Shahrazad Rahman
Strategy Consultant, UK
In Bangladesh, the departure of children from the family home can trigger a profound emotional rupture for mothers (one that often goes unnamed, untreated, and socially dismissed). While “empty nest syndrome” is widely discussed in some societies as a normal life transition, its gendered intensity in Bangladesh reflects something deeper than separation sadness: it exposes how thoroughly motherhood is expected to function as a woman’s central identity.

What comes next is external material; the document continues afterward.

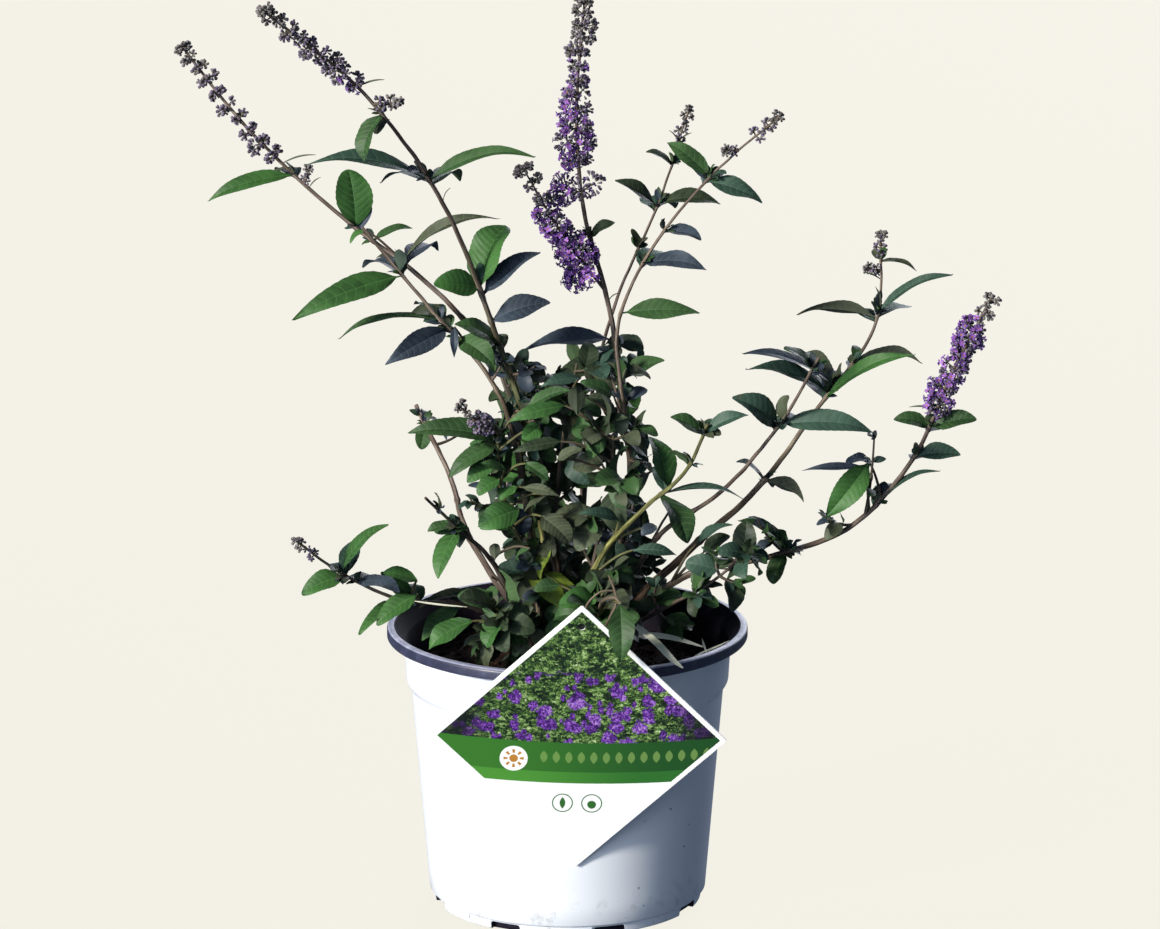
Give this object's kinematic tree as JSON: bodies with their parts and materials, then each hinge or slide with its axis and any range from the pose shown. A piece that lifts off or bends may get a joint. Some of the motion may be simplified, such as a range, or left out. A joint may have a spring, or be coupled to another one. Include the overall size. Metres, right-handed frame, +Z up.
{
  "type": "butterfly bush in a nursery pot",
  "caption": "Young butterfly bush with arching canes, narrow leaves and violet flower spikes, in a round tapered nursery pot with a square plant tag hung on its rim.",
  "frame": {"origin": "centre of the pot's flat underside", "axes": "+Z up, and the tag hangs on the -Y side, which is the front"},
  "size_m": [0.423, 0.2716, 0.4906],
  "materials": {
    "pot_shell": "white outside and near-black inside, satin, with a dark band below the lip",
    "potting_soil": "matte dark peat with bark crumbs",
    "tag_card": "printed plastic card, satin",
    "clip_plastic": "matte",
    "crown_wood": "rough matte bark",
    "cane_bark": "matte grey-brown bark with fine ridges",
    "leaves": "satin dark green above, matte grey-green below",
    "blossom": "matte violet",
    "flower_buds": "matte dusky purple"
  },
  "bodies": {
    "root": {"cane_back_bud": "cane_bark", "cane_front_bud": "cane_bark", "cane_green_fork": "cane_bark", "cane_inner_left": "cane_bark", "cane_left_bloom": "cane_bark", "cane_left_cut": "cane_bark", "cane_left_dark": "cane_bark", "cane_low_left": "cane_bark", "cane_lower_left": "cane_bark", "cane_rear_left": "cane_bark", "cane_rear_middle": "cane_bark", "cane_rear_right": "cane_bark", "cane_right_bloom": "cane_bark", "cane_right_long": "cane_bark", "cane_right_thin": "cane_bark", "cane_tall_bloom": "cane_bark", "cane_upper_left": "cane_bark", "leaves_back_bud": "leaves", "leaves_back_low": "leaves", "leaves_back_right_low": "leaves", "leaves_centre_left": "leaves", "leaves_centre_right": "leaves", "leaves_centre_tall": "leaves", "leaves_front_bud": "leaves", "leaves_front_left_low": "leaves", "leaves_front_low": "leaves", "leaves_green_fork": "leaves", "leaves_inner_left": "leaves", "leaves_left_bloom": "leaves", "leaves_left_cut": "leaves", "leaves_left_dark": "leaves", "leaves_low_left": "leaves", "leaves_low_right": "leaves", "leaves_lower_left": "leaves", "leaves_rear_left": "leaves", "leaves_rear_middle": "leaves", "leaves_rear_right": "leaves", "leaves_right_bloom": "leaves", "leaves_right_long": "leaves", "leaves_right_thin": "leaves", "leaves_tall_bloom": "leaves", "leaves_upper_left": "leaves", "plant_tag": "tag_card", "pot": "pot_shell", "potting_soil": "potting_soil", "root_crown": "crown_wood", "tag_clip": "clip_plastic"}
  },
  "joints": []
}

The most important insight is not simply that mothers feel loneliness when children leave. It is that many mothers have been socialised through family norms, religious-cultural expectations, and everyday household arrangements into a life where caregiving is the organising principle of time, status, and self-worth. The desk report correctly notes that fathers often experience this shift differently, in part because professional and public roles can continue to provide structure and recognition. When a mother’s daily purpose has been built around a child’s needs, the child’s departure can feel like an abrupt collapse of meaning, not just a quieter home.
This is why empty-nest distress should be understood as a gender and social-role issue, not merely an individual mental-health episode. Many mothers experience a confusing coexistence of pride and grief (happy for a child’s success, yet disoriented by the loss of routine intimacy). In settings where women are discouraged from naming emotional pain, this duality becomes isolating. When distress cannot be spoken, it cannot be normalised; when it cannot be normalised, it cannot be supported.
Bangladesh’s mental-health landscape compounds the challenge. Awareness may be growing, but it remains uneven, with psychological wellbeing discourse concentrated among urban, educated populations. For many women, particularly those in rural areas or lower-income households, help-seeking can still be seen as weakness, moral failure, or a threat to family harmony. The result is a familiar pattern: suffering is reframed as “adjustment,” and a woman’s pain is treated as something she must quietly manage alone.
What would a more effective societal response look like? First, families can treat this transition as a legitimate life-stage shift rather than a personal overreaction. The simplest protective factor is consistent, meaningful contact after children move away (calls, shared rituals during visits, and explicit appreciation). Second, partners matter: husbands often underestimate the magnitude of this loss, and may need encouragement to provide emotional recognition rather than practical dismissal
But the deeper intervention is cultural: Bangladesh needs an expanded understanding of womanhood beyond sacrifice. Empty nest can become a turning point, for instance, an opportunity for education, community engagement, friendships, faith-based groups, or income-generating activity. However, many women lack “permission” to place their wellbeing at the centre of their lives. Normalising this permission is not indulgence; it is women’s welfare.
Ultimately, addressing the empty-nest crisis requires shifting the question from “Why is she so affected?” to “Why was her identity allowed to become so narrowly confined?” A mother’s role does not end when children leave. The task for Bangladesh families, communities, and health systems alike is to ensure that her sense of self does not end either.